Being ahead of technological innovation is the USP Amazon really has to sustain in order to stay at the top of the retailer pile, and be able to continue undercutting competition. Of course, when establishing a physical presence on the high street, a lot of the costs involved are non-negotiable and not much can be done to lower them, meaning that the retailer is likely to cut costs on the labour and staffing end, especially in the face of rising minimum wage. This is where AI technology comes into the picture.
 
But is this as revolutionary as it may seem, or just a simple step of evolution? From cash and cheques emerged credit cards; although the self-checkout has been problematic since its inception, it has survived and expanded; now contactless and payment apps are leading the way. 

Evolutionary process 

Each of these transitions has evolved the physical world of retail, so is this latest step of Amazon’s, of checkout-free shops, really such a mould-breaker? I’d wager it is not - after all, the checkout has not actually gone away. 

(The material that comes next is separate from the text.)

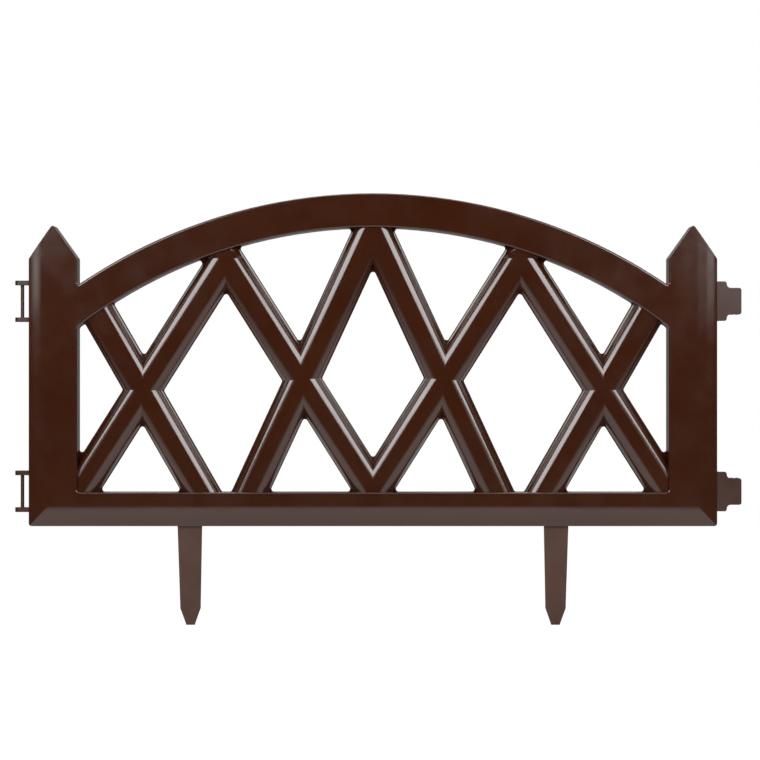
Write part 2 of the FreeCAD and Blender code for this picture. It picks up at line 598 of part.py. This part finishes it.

The method of checkout may have changed, and this can make the purchase process quicker and less intrusive, but this is just part of the evolutionary process. The crux of the matter is that Amazon reduces staff and costs in the process while maintaining their pioneering image.
 
I feel that the more intriguing element of this movie is the technology behind it. For a while now, RFID has been considered the key technology, and this was the direction most manufacturers were heading in. With RFID, inventory can be monitored throughout the supply chain with the simple addition of passive tags into product packaging - an incredibly cost-efficient solution - and the tags of a basket or trolley can be read at the point of ‘check-out’. This process requires few staff - or even none at all - and minimises the wait people experience at checkouts, as well as delivering a far higher level of accuracy.

Algorithms approach 
 
RFID is far from a new technology, and the average shopper is used to seeing it in the form of retail security tags on clothing and more expensive groceries like alcohol or meat, so why is it not being put to wider use? Factors from set-up costs and tracking to data protection and customer resistance all play a part in keeping RFID from expanding. These same factors also impact the likes of Amazon’s cameras and algorithms approach, perhaps even more so than to RFID. Initial reports indicate some problems off the bat, with the technology running a year late, in spite of its five-year development period, and Amazon suggest that such a format is only going to experience a limited roll-out.
 
Regardless of how things play out with these emerging technology trends, they are far from being the end product. They are mere stepping stones in the ongoing mission to deliver top quality shopping experience with rock-bottom outgoings - and who else better than Amazon to make this happen?